Churn

Churn Rate vs Retention Rate

Two sides of the same coin — how churn and retention rates relate, and when each framing serves you better.

Monthly retention holds in the low-to-mid 90s — the mirror of churn. It looks high, but even 94% a month compounds to losing roughly half your customers over a year.

What's the difference?

Churn rate is the share of customers you lost in a period; retention rate is the share you kept. For the same cohort and period they are exact complements — 6% monthly churn is 94% monthly retention. There is no information in one that is not in the other; the choice is framing, not measurement.

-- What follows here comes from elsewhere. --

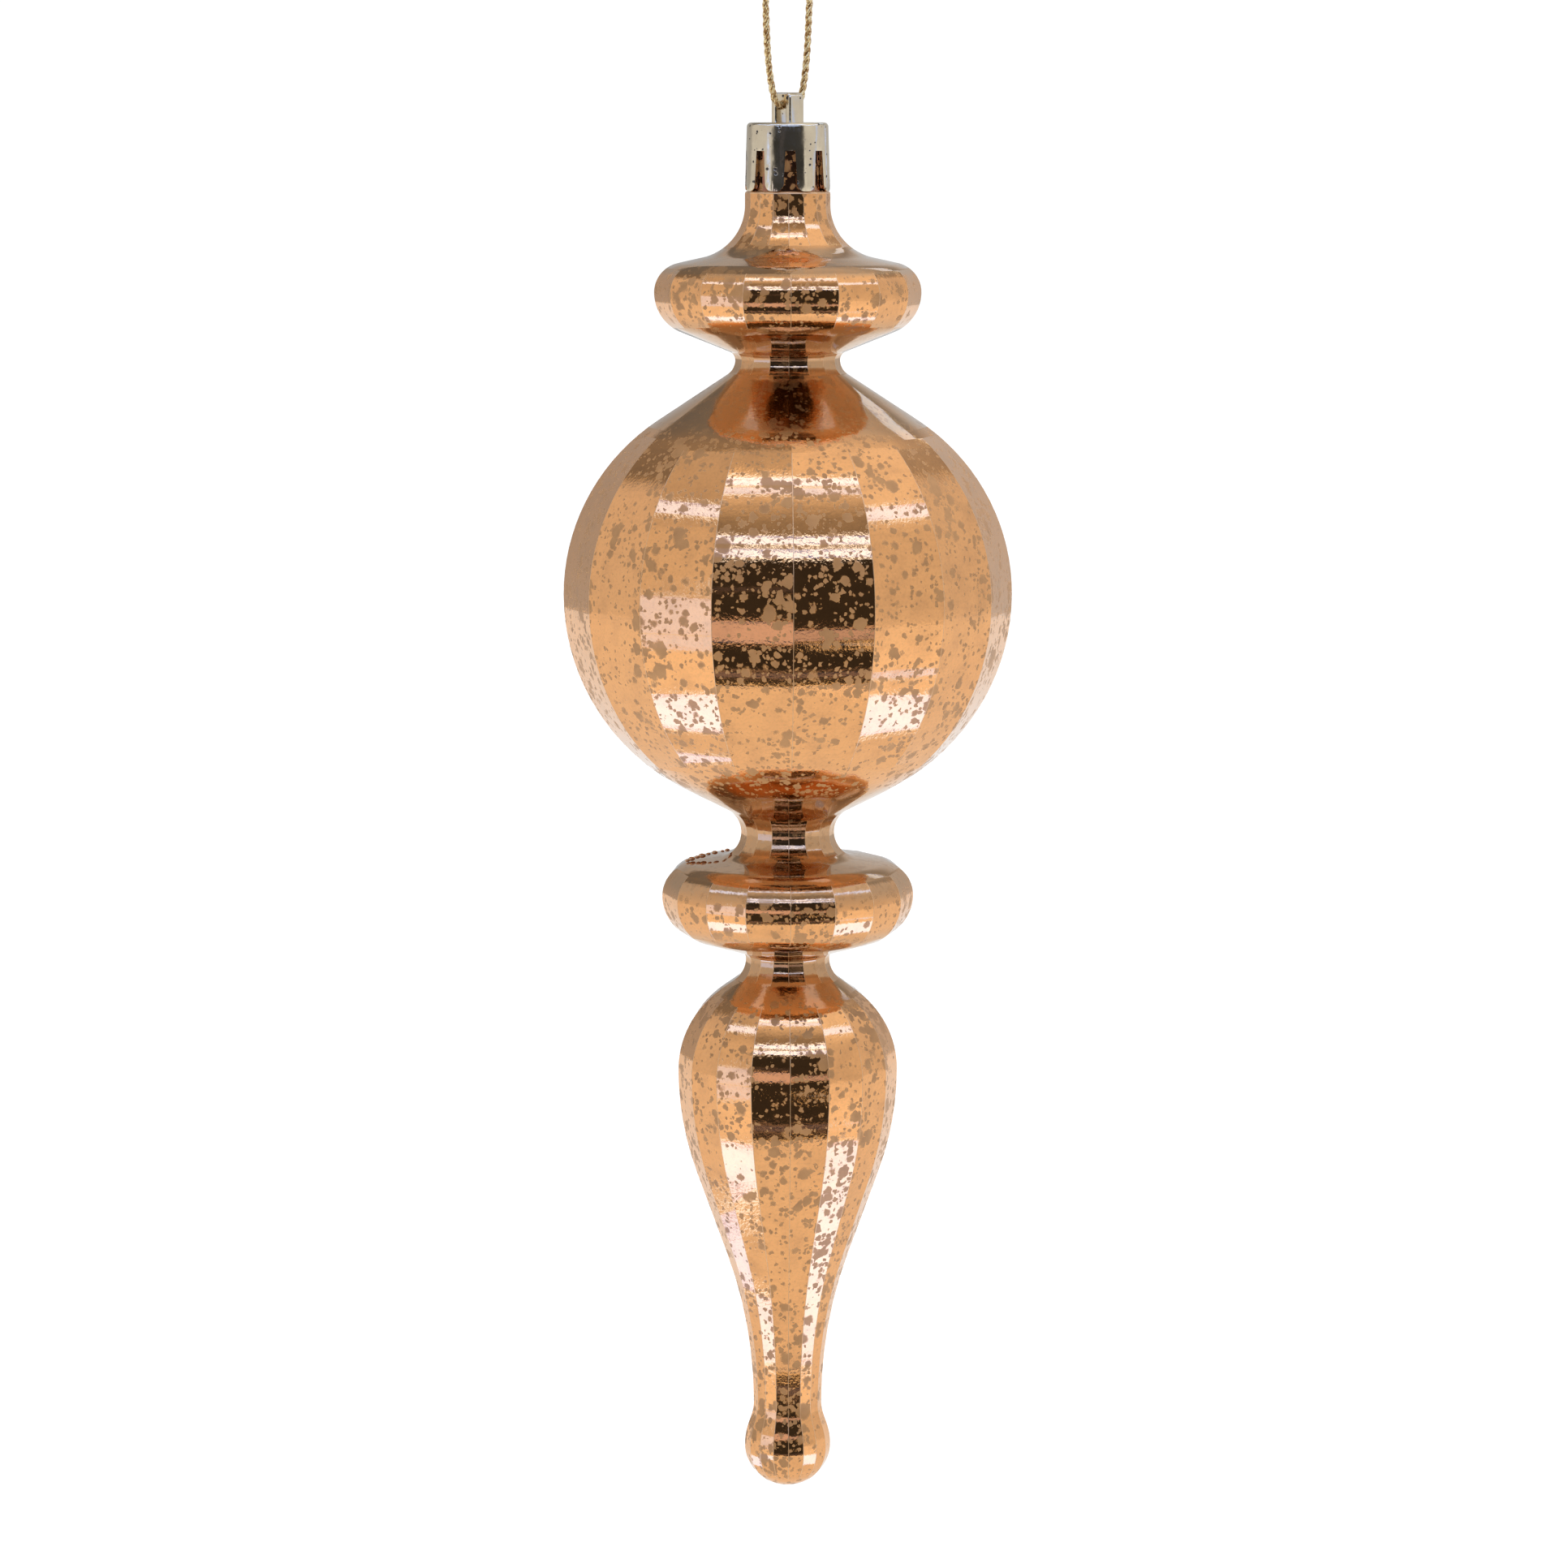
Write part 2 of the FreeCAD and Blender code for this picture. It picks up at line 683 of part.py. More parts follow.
def make_tail(name, side):
    tail = document.addObject("Part::Cylinder", name)
    tail.setExpression("Radius", "Sizes.thread_diameter / 2")
    tail.setExpression("Height", cell("tail_length"))
    tail.Placement = FreeCAD.Placement(CENTRE, FreeCAD.Vector(1, 0, 0), side * size("tail_lean"))
    tail.setExpression("Placement.Base.y", f"{-side} * Sizes.strand_spread / 4")
    tail.setExpression("Placement.Base.z", "Sizes.knot_height / 2")
    return tail


def make_thread_knot():
    """The knot that closes the loop, with the thread's two cut ends standing out of it."""
    barrel = document.addObject("Part::Cylinder", "knot_barrel")
    barrel.setExpression("Radius", cell("knot_radius"))
    barrel.setExpression("Height", cell("knot_height"))
    document.recompute()
    turns = document.addObject("Part::Fillet", "knot_turns")
    turns.Base = barrel
    numbered = enumerate(barrel.Shape.Edges, start=1)
    rims = [number for number, edge in numbered if edge.BoundBox.ZLength < TOUCH]
    turns.Edges = [(rim, size("knot_round"), size("knot_round")) for rim in rims]
    knot = document.addObject("Part::MultiFuse", "thread_knot")
    knot.Label = "thread_knot"
    knot.Shapes = [turns, make_tail("front_tail", 1), make_tail("back_tail", -1)]
    turn_with_cap(knot)
    knot.setExpression("Placement.Base.z", cell("knot_place"))
    return knot


def write_parts(parts):
    document.recompute()
    for item in document.Objects:
        if "Invalid" in item.State or "Error" in item.State:
            raise RuntimeError(f"{item.Label} failed: {item.State}")
    for part in parts:
        if part.Shape.isNull() or not part.Shape.isValid():
            raise RuntimeError(f"{part.Label} has no valid shape")
        box = part.Shape.BoundBox
        print(
            f"{part.Label}: {len(part.Shape.Solids)} solid, {part.Shape.Volume:.1f} mm3,"
            f" {len(part.Shape.Faces)} faces, z {box.ZMin:.2f} to {box.ZMax:.2f}"
        )
    os.makedirs("parts", exist_ok=True)
    for part in parts:
        part.Shape.exportStep(os.path.join("parts", part.Label + ".step"))


fill_sheet()
write_parts([make_ornament_body(), make_cap(), make_hanging_thread(), make_thread_knot()])
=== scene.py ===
import math
import bmesh
import bpy
from mathutils import Euler, Matrix, Vector


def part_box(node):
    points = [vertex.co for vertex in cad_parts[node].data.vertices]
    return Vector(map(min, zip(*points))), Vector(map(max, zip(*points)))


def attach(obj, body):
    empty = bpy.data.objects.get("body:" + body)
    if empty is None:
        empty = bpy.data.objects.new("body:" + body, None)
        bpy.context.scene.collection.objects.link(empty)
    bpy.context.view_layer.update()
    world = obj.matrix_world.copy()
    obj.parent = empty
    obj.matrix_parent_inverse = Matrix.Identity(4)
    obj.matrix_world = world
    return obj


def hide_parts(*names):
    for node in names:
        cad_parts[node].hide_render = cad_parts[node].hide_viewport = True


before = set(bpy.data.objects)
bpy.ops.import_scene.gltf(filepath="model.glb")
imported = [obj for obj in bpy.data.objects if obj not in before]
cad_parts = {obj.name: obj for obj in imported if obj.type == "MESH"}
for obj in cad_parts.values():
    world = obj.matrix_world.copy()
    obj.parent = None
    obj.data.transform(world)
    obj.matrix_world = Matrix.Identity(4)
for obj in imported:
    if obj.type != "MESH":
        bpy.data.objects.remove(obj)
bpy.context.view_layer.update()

MM = 0.001

# Heights in the frame, in millimetres: the body's shoulder, and the thread's line in the eye.
EYE_ABOVE_SHOULDER = 11.7
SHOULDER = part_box("cap")[0].z / MM
THREAD_LINE = SHOULDER + EYE_ABOVE_SHOULDER

# The six facets in front come out a little narrower than the ten others, in degrees.
FACETS = 16
FRONT_FACETS = 6
FRONT_FACET = 20.5
BACK_FACET = (360 - FRONT_FACETS * FRONT_FACET) / (FACETS - FRONT_FACETS)
TO_CORNER = 1 / math.cos(math.pi / FACETS)

# The body's necks and swells by turns, from the cap down: the radius to the middle of a facet,
# how far it lies below the one above it, and the shares of the flank between them that are the
# swell's bend and the straight.
STATIONS = [
    (5.9, 1.92, None, None),
    (18.48, 12.2, 0.343, 0.04),
    (7.28, 9.5, 0.63, 0.24),
    (31.2, 33.0, 0.85, 0.08),
    (6.53, 34.15, 0.877, 0.022),
    (17.64, 9.05, 0.517, 0.07),
    (5.88, 9.25, 0.696, 0.2),
    (15.45, 16.05, 0.77, 0.02),
    (4.82, 49.2, 0.38, 0.065),
    (6.1, 6.35, 0.57, 0.03),
]
SHOULDER_ROUND = 0.4
SHOULDER_STEP = math.radians(15)
ARC_STEP = math.radians(3.5)
# The strip along the edge between two facets, painted with a highlight and worn in patches, and the
# least turn that counts as such.
CREASE = 0.16
CREASE_TURN = math.radians(14)

MOUTH_RADIUS = 5.15
MOUTH_BORE = 4.15
MOUTH_FOOT = -0.3
MOUTH_HEIGHT = 8.0
MOUTH_ROUND = 0.3
MOUTH_EDGE = 0.1

CAP_EDGE = 0.07
SHARP_TURN = math.radians(35)

# Flash from the mould: a row of lumps on the low disc's left flank and a burr under the ball,
# as (out to the right, height, size), in millimetres.
FLASH = [
    (-8.6, -140.5, 0.28),
    (-9.3, -140.65, 0.22),
    (-10.4, -140.85, 0.34),
    (-11.3, -141.05, 0.26),
    (-12.2, -141.3, 0.42),
    (-12.9, -141.5, 0.3),
    (-13.7, -141.75, 0.38),
    (-14.3, -142.0, 0.26),
    (10.9, -132.9, 0.34),
    (11.4, -132.6, 0.24),
]
FLASH_SHAPE = (1.3, 1.0, 0.8)

# The thread's route: one strand as (out from the loop's middle, up from the eye's hole), from
# the eye to the knot, then the two points that lead into the knot.
THREAD_DIAMETER = 1.0
LOOP_TURN = math.radians(-42.5)
STRAND_SIDE = 0.62
FRONT_STRAND = [
    (2.35, 0.0),
    (3.3, 2.3),
    (4.15, 6.3),
    (4.5, 10.9),
    (4.75, 16.7),
    (4.7, 22.7),
    (4.3, 28.2),
    (3.0, 33.1),
]
BACK_STRAND = [
    (2.35, 0.0),
    (3.3, 2.3),
    (4.1, 6.4),
    (4.45, 11.1),
    (4.8, 16.5),
    (4.95, 22.3),
    (4.4, 28.1),
    (3.1, 32.9),
]
KNOT_LEAD = [(STRAND_SIDE, 37.1), (STRAND_SIDE, 39.7)]

# The plies that the thread is twisted from.
PLIES = 3
PLY_RADIUS = 0.235
PLY_OFFSET = 0.268
PLY_STEP = 0.2
TWIST_LENGTH = 3.9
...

The subtlety is that each comes in a customer and a revenue flavour, and those are not complements of each other. 94% customer retention says how many logos stayed; 90% gross revenue retention says how many dollars stayed. When the two diverge, size is the story — you are keeping the small customers and losing the big ones, or the reverse.

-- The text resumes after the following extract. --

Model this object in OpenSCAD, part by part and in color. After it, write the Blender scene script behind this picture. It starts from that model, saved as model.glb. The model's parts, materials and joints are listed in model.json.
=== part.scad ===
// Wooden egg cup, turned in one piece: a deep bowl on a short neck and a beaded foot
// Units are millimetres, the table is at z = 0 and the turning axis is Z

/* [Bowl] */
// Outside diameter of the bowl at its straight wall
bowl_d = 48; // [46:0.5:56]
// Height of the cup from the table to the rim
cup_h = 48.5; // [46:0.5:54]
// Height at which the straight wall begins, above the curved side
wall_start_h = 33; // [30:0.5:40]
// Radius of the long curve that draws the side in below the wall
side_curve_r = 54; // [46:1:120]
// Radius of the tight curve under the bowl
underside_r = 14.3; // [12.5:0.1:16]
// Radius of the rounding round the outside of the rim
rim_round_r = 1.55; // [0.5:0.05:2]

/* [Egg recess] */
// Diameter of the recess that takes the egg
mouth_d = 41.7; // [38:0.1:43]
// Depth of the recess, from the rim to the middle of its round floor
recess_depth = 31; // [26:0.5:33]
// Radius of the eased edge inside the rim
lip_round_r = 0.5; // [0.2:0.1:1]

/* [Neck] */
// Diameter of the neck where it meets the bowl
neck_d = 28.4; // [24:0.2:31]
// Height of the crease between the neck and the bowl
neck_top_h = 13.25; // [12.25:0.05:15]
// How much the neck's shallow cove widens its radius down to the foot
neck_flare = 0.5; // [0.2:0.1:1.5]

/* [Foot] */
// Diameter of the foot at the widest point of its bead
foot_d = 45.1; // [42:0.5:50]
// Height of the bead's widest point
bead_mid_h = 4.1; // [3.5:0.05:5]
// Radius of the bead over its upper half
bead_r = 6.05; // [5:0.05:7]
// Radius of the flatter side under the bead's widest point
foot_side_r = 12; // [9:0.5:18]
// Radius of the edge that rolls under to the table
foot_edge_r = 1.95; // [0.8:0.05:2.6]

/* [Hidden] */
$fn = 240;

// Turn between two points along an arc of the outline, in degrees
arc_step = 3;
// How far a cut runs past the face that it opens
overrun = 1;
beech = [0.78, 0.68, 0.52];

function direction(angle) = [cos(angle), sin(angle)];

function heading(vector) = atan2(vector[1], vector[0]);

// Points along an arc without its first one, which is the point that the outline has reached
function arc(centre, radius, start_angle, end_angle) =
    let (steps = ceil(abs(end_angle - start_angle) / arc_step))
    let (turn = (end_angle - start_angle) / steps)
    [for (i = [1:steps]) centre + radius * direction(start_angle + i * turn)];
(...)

How to calculate churn and retention rates?

Customer churn rate = customers lost ÷ customers at the start of the period; retention is the remainder. Starting a month with 100 paying customers and losing 6 is 6% churn, 94% retention. Only count customers who could have churned — excluding those added during the period keeps the cohort honest.

Compound them to see what a month really means over a year: 94% monthly retention is 0.94¹² ≈ 48% annual retention. A churn number that looks small monthly can halve the customer base in a year — which is exactly why the retention framing, compounded, is the more honest lens for planning.

Should you report churn or retention?

Use churn when hunting problems: it is the active number, the one that spikes, the one you set alerts on and assign owners to. A jump from 5% to 8% churn reads as the emergency it is; the same event as a drop from 95% to 92% retention reads like rounding noise.

Use retention when modelling the future: lifespans, LTV and cohort projections all compound the kept fraction, not the lost one. Boards and investors also think in retention — NRR, GRR and cohort curves are all retention-framed. The teams that get this right use both deliberately: churn for operations, retention for economics.